What’s needed now are people who understand integration patterns, API design, security architecture, and data flows. When the Team400 team worked with us on an automation project last year, half the value was teaching our team how to think about these problems differently.
IT also needs more business acumen. If you’re enabling business units to make their own technology decisions, you need to understand their problems well enough to guide those decisions. That requires IT people who can talk to marketing about customer journeys, discuss financial processes with the CFO, and understand operational workflows.
The Hard Parts
This distributed model introduces complexity. Instead of managing 50 IT-approved applications, you’re now governing 200 tools across the organization. Visibility becomes harder. Cost management gets complicated. Security surface area expands.

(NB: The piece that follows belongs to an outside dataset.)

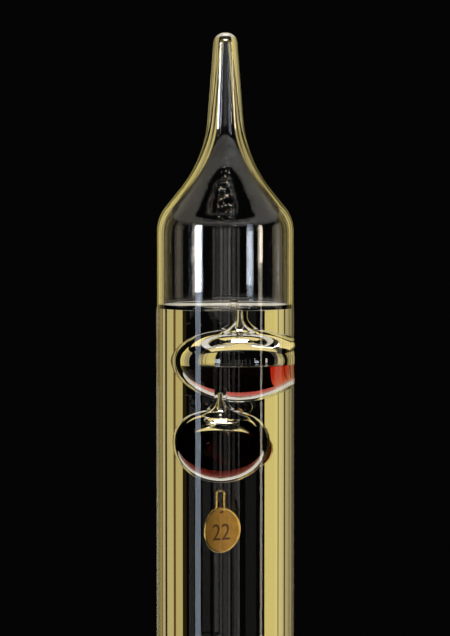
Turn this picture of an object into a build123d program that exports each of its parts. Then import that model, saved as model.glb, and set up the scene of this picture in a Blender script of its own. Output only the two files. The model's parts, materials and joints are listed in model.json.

You need better tooling. We use Okta for single sign-on across everything, which gives us visibility into which services are actually being used. We have a cloud spend management platform because AWS bills across 30 different accounts are impossible to track manually. We mandate that all external services integrate with our logging infrastructure.
You also need cultural change. IT has to stop saying “no” reflexively and start asking “how can we make this work safely?” Business units need to stop hiding their technology decisions and start involving IT early. Neither side naturally wants to work this way.
Making the Transition
If you’re still running IT like it’s 2010, here’s how to start evolving:
First, inventory what’s already out there. You probably have way more shadow IT than you realize. Make the list non-punitive. You’re just gathering information, not shutting things down.
Second, create an approval process that takes days, not weeks. The reason people bypass IT is because IT is slow. If you can give a yes or no answer in 48 hours, most people will ask permission.
Third, build self-service platforms where possible. If developers can provision cloud resources through an approved portal instead of waiting for IT, they’ll use the portal. If business analysts can access data through a governed data catalog, they won’t ask for database credentials.
Fourth, invest in observability. You can’t manage what you can’t see. Log aggregation, API monitoring, cloud asset management, and usage analytics are essential.
Is This Better?
Honestly, yes. The old model was slower, less innovative, and created adversarial relationships between IT and the business. The new model is messier, but it enables the business to move faster and makes IT more strategic.
I spend less time saying no to Salesforce integrations and more time designing data architecture. My team spends less time resetting passwords and more time building automation. That’s a better use of everyone’s time.
The traditional IT department is dead. What’s replacing it is more complex, more distributed, and requires different skills. But it’s also more aligned with how modern businesses actually work. That’s progress, even if it doesn’t always feel like it.